A kind couple at the bewildering array of bus stops at Kanazawa station helped us to the right bus and were very sweet in helping us get off it properly, as they were headed to the gardens themselves. The gardens are free if you’re over 65, so Amelia’s happy day started early. I had to pay 500 yen (which is a little over $3).

Plum trees blossom in snow. I did not know this until I saw them with my own phone camera! The gardens are famous for that era of rapid transition in Japan, when feudal lords (samurai) were on the way out and modern Japan as a power to be reckoned with in manufacturing and goods was hoving into view.

Of course, the samurai didn’t like this, and many of them were wiped out around the same time as the American Civil War in an ill-fated rebellion. It was shortly after this that samurai were forbidden to carry swords as part of their daily attire. (I am ignoring the implications to open carry in my home commonwealth of Virginia and moving on, thank you.)

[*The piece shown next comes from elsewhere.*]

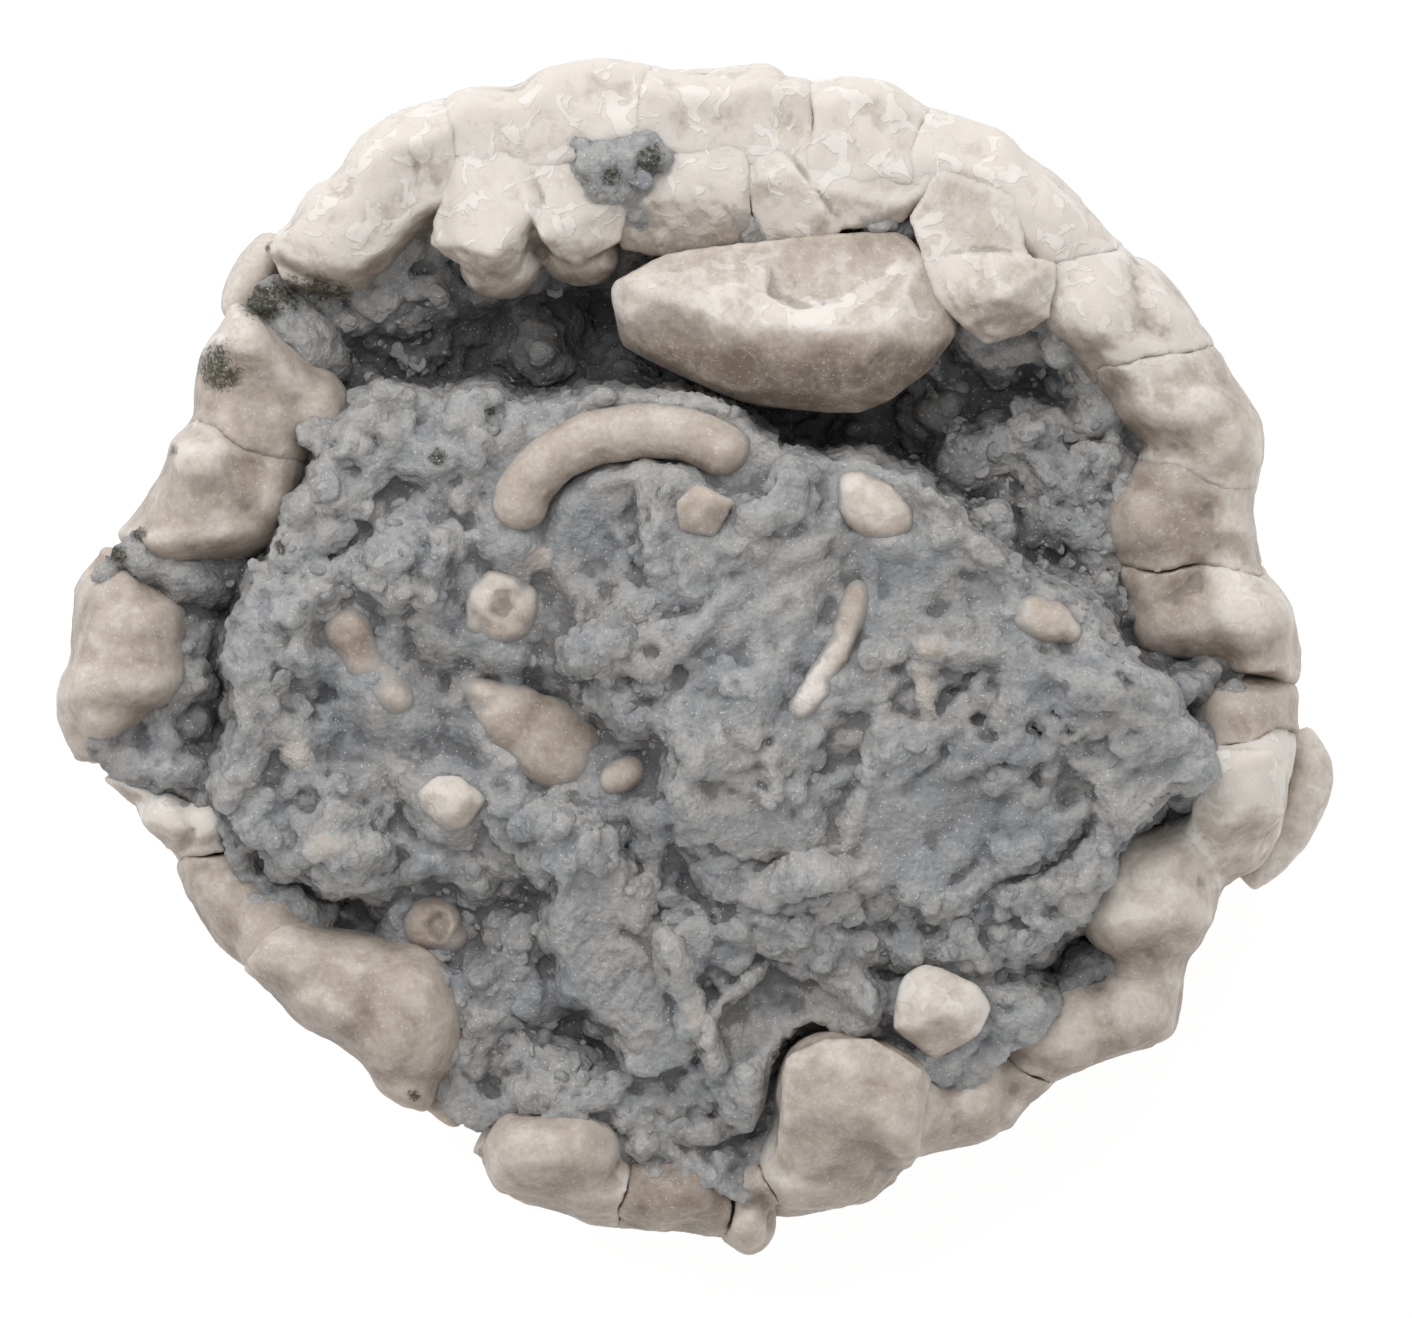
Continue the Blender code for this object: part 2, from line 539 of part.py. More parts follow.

The gardens are named Roku because of Japan’s six prized landscaping elements incorporated in their design: open spaces, panoramic views, solitude options, art made by humans, ancientness, and lots of water features. One of Japan’s oldest trees (a pine) sits in the garden. Amelia’s aunt sat on the tree seventy years ago to take her bridal picture, but it’s roped off now. One too many tourists, probably.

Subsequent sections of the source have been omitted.